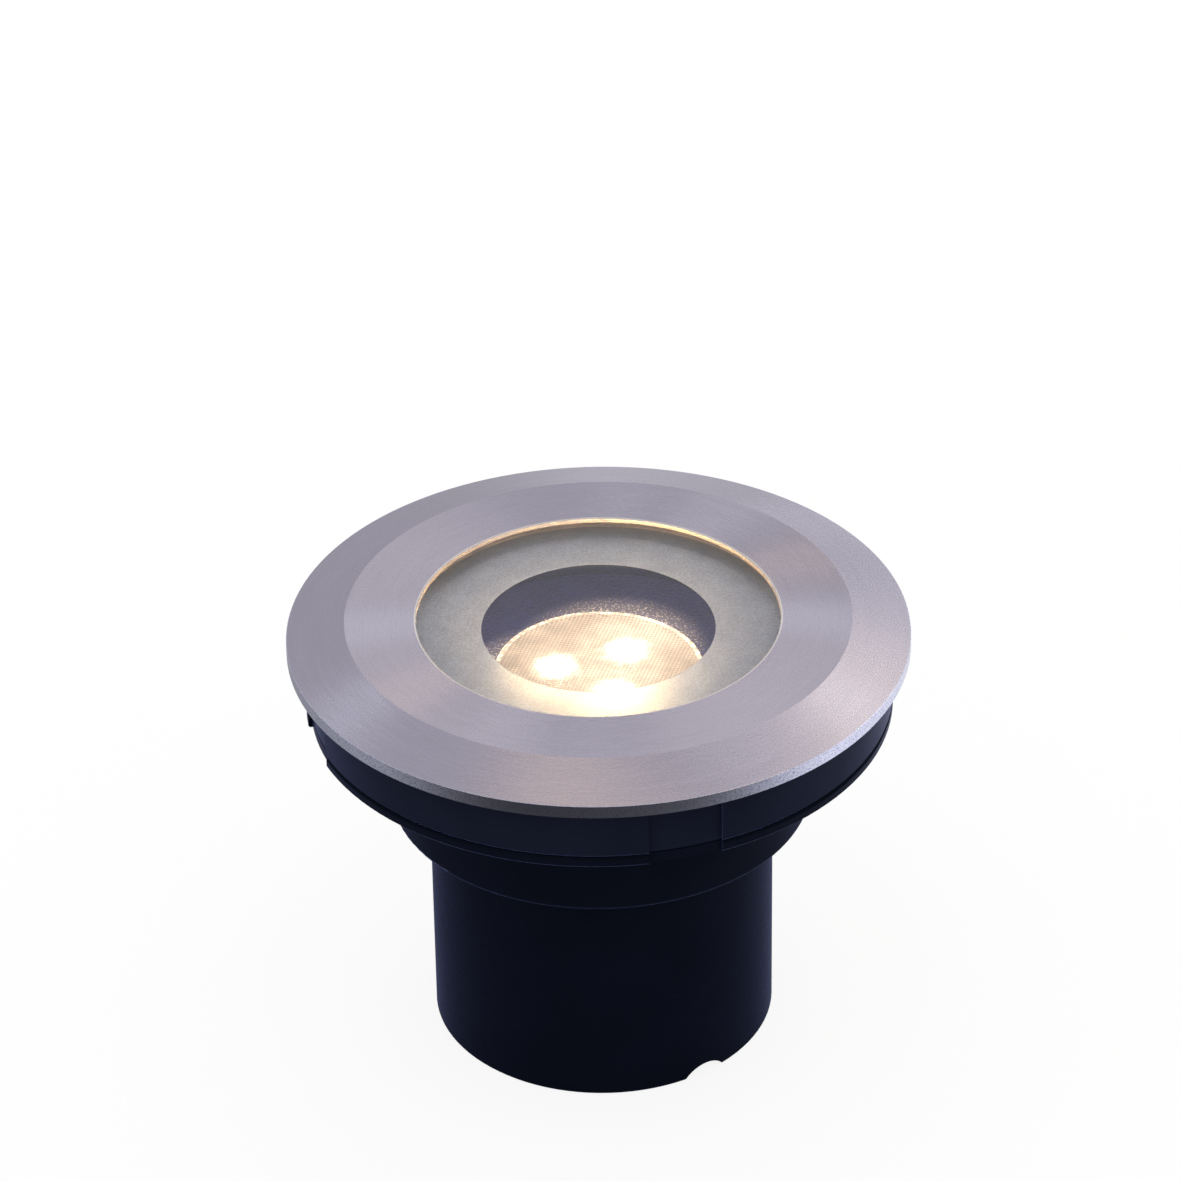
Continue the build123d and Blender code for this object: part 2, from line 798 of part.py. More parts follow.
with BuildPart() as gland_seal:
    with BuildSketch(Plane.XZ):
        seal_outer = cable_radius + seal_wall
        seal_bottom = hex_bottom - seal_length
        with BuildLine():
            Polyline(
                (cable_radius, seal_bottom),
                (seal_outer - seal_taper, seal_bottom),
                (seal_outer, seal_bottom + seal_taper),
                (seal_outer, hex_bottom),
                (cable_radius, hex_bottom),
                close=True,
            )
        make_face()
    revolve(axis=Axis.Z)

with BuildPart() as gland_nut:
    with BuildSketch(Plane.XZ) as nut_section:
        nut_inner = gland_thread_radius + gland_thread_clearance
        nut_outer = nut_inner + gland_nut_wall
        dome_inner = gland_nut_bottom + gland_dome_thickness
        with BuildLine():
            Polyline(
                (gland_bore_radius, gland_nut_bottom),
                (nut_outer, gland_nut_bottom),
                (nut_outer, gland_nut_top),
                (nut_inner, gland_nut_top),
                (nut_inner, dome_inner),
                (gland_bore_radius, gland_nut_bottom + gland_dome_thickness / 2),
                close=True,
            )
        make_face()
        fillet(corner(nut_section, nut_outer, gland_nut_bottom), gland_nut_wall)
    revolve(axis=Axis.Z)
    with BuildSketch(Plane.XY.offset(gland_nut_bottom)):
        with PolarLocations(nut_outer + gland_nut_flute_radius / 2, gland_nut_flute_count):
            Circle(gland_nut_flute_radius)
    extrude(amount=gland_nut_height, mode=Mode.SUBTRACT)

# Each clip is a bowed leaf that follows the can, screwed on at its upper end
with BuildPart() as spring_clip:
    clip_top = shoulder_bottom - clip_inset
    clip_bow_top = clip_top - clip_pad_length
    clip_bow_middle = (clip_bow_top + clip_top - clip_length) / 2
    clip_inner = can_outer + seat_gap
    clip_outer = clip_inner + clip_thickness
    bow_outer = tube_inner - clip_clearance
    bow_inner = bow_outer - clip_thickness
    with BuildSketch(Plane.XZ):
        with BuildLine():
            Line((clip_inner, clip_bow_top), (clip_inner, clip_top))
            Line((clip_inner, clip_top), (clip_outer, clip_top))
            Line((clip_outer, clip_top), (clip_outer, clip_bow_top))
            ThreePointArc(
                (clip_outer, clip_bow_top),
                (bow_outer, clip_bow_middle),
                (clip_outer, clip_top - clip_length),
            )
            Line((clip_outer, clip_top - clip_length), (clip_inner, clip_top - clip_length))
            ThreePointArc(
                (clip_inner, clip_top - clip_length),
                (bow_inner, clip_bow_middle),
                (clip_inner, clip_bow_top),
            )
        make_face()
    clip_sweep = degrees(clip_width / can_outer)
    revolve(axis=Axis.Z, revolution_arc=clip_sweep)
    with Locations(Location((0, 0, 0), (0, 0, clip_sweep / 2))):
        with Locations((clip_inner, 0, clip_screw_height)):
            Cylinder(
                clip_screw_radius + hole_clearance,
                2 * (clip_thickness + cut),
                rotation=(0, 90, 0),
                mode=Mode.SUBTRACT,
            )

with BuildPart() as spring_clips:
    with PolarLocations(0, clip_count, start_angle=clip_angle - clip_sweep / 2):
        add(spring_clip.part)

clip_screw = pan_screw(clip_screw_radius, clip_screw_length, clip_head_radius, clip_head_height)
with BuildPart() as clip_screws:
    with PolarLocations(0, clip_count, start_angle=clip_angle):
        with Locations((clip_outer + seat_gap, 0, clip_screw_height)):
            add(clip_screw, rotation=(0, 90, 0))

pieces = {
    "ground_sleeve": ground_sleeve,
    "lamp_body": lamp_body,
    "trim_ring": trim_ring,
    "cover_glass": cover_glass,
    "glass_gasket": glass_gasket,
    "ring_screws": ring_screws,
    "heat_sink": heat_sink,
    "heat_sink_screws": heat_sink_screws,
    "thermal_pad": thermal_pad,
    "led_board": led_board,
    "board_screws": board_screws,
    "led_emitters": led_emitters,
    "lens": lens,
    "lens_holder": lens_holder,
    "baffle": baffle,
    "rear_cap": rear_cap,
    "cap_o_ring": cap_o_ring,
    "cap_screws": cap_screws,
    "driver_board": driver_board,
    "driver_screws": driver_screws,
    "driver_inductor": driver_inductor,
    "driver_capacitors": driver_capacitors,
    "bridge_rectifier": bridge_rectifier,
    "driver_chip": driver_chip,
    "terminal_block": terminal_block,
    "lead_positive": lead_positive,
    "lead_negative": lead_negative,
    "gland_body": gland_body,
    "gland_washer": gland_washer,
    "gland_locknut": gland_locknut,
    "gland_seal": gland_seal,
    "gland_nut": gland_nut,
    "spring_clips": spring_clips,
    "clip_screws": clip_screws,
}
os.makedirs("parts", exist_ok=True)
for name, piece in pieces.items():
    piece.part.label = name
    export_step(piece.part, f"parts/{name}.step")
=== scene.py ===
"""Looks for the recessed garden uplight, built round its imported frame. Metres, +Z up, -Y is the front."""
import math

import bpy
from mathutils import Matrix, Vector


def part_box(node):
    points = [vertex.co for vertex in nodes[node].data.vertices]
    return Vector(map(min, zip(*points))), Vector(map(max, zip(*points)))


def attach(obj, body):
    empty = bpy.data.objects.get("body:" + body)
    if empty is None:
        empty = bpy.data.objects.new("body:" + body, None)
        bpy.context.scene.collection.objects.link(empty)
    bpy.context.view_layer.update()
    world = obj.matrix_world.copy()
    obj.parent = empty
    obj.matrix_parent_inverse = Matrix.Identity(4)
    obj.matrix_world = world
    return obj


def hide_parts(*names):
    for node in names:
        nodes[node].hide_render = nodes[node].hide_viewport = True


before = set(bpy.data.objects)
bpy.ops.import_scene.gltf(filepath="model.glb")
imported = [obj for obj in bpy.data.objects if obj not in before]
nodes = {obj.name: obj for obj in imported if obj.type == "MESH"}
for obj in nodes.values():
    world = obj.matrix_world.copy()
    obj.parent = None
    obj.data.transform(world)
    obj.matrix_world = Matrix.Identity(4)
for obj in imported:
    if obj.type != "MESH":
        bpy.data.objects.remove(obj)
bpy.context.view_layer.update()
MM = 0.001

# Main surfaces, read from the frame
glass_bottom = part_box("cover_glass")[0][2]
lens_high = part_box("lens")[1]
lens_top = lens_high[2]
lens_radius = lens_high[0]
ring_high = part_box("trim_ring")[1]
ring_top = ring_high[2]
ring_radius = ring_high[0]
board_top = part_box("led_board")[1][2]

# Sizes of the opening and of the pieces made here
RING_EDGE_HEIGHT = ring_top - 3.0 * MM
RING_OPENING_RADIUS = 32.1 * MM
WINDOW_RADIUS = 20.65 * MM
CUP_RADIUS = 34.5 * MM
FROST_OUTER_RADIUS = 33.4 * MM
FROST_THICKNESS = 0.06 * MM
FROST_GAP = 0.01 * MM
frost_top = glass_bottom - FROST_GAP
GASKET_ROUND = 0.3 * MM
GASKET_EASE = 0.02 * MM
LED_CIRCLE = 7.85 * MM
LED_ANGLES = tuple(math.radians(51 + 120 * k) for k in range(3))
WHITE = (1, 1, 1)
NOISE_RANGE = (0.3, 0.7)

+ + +

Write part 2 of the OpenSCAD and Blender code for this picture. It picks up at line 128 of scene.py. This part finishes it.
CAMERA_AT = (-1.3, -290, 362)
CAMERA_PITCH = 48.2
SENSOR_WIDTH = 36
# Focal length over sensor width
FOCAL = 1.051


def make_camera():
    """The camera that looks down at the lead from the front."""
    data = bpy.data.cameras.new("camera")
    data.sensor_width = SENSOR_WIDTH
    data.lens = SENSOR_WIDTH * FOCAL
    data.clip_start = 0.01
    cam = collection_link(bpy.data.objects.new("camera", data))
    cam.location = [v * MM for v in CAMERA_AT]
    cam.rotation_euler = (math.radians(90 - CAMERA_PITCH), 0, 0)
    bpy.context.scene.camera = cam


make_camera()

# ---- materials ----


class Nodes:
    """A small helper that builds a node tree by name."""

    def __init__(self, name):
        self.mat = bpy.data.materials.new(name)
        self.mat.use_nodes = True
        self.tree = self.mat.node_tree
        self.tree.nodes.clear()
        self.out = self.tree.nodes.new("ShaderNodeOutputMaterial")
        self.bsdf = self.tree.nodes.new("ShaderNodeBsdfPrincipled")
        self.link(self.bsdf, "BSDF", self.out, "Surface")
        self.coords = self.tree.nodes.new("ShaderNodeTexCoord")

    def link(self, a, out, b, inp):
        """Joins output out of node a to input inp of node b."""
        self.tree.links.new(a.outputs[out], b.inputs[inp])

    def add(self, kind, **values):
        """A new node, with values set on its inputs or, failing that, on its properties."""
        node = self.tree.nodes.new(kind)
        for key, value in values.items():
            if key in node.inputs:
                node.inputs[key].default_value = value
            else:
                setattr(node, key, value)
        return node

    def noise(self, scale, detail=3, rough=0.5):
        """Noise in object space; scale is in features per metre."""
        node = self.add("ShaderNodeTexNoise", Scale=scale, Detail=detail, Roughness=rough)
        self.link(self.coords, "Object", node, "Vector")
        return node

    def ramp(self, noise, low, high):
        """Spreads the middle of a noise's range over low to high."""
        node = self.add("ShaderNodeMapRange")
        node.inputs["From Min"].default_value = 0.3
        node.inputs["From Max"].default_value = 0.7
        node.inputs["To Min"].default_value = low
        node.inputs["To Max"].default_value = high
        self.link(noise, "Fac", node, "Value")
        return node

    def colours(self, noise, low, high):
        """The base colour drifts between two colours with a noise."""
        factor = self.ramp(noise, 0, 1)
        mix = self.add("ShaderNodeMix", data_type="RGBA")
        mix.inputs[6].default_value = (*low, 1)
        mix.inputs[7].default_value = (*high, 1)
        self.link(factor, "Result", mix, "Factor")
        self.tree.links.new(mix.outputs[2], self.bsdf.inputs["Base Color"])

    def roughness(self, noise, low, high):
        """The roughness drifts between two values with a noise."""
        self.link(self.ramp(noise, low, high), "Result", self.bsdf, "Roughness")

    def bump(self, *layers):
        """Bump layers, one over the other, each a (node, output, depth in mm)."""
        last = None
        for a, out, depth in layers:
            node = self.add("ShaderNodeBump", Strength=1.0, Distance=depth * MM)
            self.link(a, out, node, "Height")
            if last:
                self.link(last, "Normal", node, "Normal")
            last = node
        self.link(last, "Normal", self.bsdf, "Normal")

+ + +

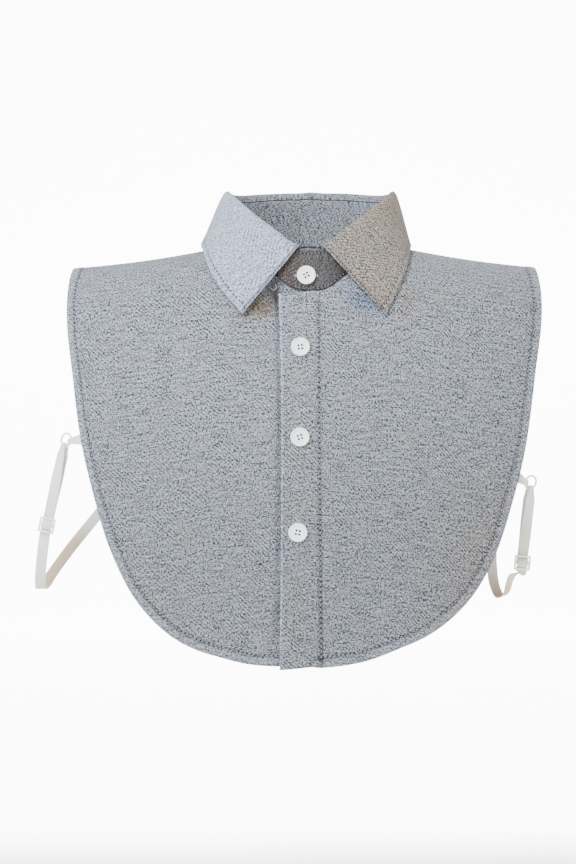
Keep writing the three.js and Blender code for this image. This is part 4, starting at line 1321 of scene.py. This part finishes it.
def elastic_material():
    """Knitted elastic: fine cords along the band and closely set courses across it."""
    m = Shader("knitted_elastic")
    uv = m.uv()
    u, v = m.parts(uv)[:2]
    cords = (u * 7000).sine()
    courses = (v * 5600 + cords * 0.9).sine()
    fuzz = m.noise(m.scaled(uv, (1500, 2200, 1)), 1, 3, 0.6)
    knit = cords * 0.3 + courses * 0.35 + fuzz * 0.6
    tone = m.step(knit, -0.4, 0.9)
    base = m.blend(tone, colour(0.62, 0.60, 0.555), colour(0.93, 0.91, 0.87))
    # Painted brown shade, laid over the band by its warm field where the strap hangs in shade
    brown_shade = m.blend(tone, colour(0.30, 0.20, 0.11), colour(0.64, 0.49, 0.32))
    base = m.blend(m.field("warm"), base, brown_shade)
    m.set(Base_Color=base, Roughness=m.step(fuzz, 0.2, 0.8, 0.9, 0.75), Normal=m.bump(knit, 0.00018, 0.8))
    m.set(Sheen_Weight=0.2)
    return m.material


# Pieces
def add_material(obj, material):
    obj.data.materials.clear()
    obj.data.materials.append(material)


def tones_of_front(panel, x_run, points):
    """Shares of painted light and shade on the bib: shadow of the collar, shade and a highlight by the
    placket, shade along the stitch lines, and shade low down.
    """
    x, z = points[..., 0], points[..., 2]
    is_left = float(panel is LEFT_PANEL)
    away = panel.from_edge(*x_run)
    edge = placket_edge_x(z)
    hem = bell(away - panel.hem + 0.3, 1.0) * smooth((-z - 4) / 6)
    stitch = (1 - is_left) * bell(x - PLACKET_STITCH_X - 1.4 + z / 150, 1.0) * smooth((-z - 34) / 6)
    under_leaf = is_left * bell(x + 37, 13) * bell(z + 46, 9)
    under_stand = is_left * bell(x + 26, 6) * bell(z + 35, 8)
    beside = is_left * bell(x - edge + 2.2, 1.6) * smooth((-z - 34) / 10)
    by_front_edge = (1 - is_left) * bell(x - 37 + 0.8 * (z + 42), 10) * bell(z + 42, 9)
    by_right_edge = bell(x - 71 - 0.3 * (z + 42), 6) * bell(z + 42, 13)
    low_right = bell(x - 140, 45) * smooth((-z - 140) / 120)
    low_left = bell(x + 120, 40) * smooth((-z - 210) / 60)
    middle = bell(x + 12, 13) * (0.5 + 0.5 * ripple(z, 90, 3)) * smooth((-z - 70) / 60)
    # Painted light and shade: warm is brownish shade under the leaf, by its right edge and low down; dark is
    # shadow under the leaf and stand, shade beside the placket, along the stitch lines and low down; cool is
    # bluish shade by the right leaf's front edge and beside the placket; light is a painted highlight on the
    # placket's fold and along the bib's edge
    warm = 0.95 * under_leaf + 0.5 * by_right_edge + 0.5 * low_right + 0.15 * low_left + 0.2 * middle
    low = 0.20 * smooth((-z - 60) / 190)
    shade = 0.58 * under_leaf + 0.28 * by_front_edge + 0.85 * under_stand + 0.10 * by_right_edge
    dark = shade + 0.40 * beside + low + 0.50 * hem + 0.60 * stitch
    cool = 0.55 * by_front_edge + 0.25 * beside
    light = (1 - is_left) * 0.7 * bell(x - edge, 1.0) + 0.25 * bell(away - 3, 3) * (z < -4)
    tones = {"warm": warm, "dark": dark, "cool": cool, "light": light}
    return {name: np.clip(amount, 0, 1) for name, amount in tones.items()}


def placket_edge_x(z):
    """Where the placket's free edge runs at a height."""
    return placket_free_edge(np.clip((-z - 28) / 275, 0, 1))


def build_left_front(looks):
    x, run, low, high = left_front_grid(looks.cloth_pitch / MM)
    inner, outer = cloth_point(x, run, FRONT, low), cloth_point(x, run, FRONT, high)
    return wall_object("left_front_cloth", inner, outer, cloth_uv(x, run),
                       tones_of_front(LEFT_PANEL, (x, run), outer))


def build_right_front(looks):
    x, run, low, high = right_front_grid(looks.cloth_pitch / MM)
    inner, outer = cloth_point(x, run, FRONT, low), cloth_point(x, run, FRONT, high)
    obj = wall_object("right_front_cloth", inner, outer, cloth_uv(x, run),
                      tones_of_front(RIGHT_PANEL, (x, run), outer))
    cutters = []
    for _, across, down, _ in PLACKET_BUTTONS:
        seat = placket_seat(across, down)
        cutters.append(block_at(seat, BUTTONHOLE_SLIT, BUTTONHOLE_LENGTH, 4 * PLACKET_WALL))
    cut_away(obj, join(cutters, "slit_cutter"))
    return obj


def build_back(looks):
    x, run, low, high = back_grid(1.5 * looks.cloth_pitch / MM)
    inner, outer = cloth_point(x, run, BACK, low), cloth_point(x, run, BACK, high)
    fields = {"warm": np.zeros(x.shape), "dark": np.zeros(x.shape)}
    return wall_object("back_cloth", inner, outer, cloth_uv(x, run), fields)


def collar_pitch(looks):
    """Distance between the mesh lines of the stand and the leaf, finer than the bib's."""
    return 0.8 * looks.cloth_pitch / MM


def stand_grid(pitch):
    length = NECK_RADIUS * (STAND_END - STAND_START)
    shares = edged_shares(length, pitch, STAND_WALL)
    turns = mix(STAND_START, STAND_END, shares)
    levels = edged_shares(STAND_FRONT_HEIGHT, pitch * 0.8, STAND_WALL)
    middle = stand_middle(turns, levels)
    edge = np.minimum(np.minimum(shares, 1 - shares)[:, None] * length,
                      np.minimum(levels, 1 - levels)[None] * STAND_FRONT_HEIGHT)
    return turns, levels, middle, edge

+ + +

Given exercise: Provide an exact reproduction of only those lines that start at the line containing "for name, piece" and end at the line containing "bpy.data.objects.remove(obj)", inclusive.

Exercise answer:
for name, piece in pieces.items():
    piece.part.label = name
    export_step(piece.part, f"parts/{name}.step")
=== scene.py ===
"""Looks for the recessed garden uplight, built round its imported frame. Metres, +Z up, -Y is the front."""
import math

import bpy
from mathutils import Matrix, Vector


def part_box(node):
    points = [vertex.co for vertex in nodes[node].data.vertices]
    return Vector(map(min, zip(*points))), Vector(map(max, zip(*points)))


def attach(obj, body):
    empty = bpy.data.objects.get("body:" + body)
    if empty is None:
        empty = bpy.data.objects.new("body:" + body, None)
        bpy.context.scene.collection.objects.link(empty)
    bpy.context.view_layer.update()
    world = obj.matrix_world.copy()
    obj.parent = empty
    obj.matrix_parent_inverse = Matrix.Identity(4)
    obj.matrix_world = world
    return obj


def hide_parts(*names):
    for node in names:
        nodes[node].hide_render = nodes[node].hide_viewport = True


before = set(bpy.data.objects)
bpy.ops.import_scene.gltf(filepath="model.glb")
imported = [obj for obj in bpy.data.objects if obj not in before]
nodes = {obj.name: obj for obj in imported if obj.type == "MESH"}
for obj in nodes.values():
    world = obj.matrix_world.copy()
    obj.parent = None
    obj.data.transform(world)
    obj.matrix_world = Matrix.Identity(4)
for obj in imported:
    if obj.type != "MESH":
        bpy.data.objects.remove(obj)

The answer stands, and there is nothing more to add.